Becoming Mexican, Becoming American: My Grandparents’ Opposite Journeys in Identity Through Migration (proposal)

Arianna Delgado
2 min readMar 2, 2022

I’ve always thought it is so interesting how one can share a life experience with another, yet each person can have completely different stories which came of that shared experience. My grandparent’s respective migration journey’s remind me of the unique and valauble story each migrant has to tell.

For my migration memoir project, I will be exploring my grandparents opposite journeys and struggles through migration. My Grandpa; growing up in Mexico and immigrating to the US, having to “become American” for his own survival. My Grandma; a very Americanized upbringing in Texas as a first-generation daughter of a Mexican immigrant mother. Often feeling that she wasn’t Mexican or American enough, feeling out of place with a lack of cultural identity. Then later, upon marrying my grandpa, becoming much more in touch with her Mexican roots.

Some goals I have for the project are to better understand my grandparents journeys, to showcase the unique nature of each immigrant/migrant background, and to empower them through recalling their difficult yet fruitful journeys. One main question I am trying to answer are the exact reasons for my grandfather’s move and how he got the courage and ability to do it on his own first. A deeper and more personal question I am trying to answer is what my grandparents greatest struggles were as they adjusted to their new lives and the new expectations of them at such a young age.

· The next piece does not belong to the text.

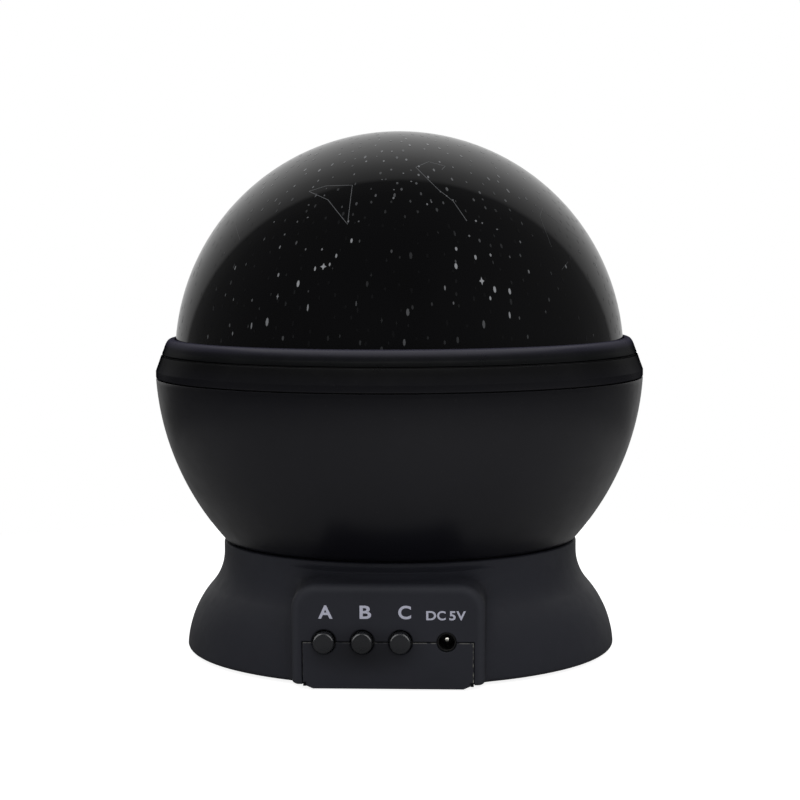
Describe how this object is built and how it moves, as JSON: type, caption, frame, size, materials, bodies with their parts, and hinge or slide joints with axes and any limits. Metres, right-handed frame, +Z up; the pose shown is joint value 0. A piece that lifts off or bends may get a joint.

I will be conducting several in-person interviews with my grandmother, grandfather, aunt, mother and most likely a close family friend. Some of the resources I will be utilizing are these statistics on immigration numbers during the time my grandfather immigrated to the US, this study on immigrants identity struggles, and my grandmother’s Ancestry.com report for some background on her paternal side which she grew up knowing little about. I am in the process of searching for family videos, photos, scrapbooks, journals and other memorabilia from this time to help bring the story to life.

My migration memoir project will take a multimedia form using text, photos and audio. Inspired by the format of “Cindy and Dayana”, I’d like to write important parts of the story with photo and audio attached beneath, to further explain that moment or the significant of it within the story. An example would be interviewing my grandfather about his physical journey to the US, and including audio from that part of the interview beneath the last photo he took in Mexico, or the first one he took here.

My grandmother and grandfather with their five children in the first home they owned in Santa Monica, CA.

(Photo: My grandmother and grandfather with their five children on Christmas Eve in the first house they owned in Santa Monica, CA.)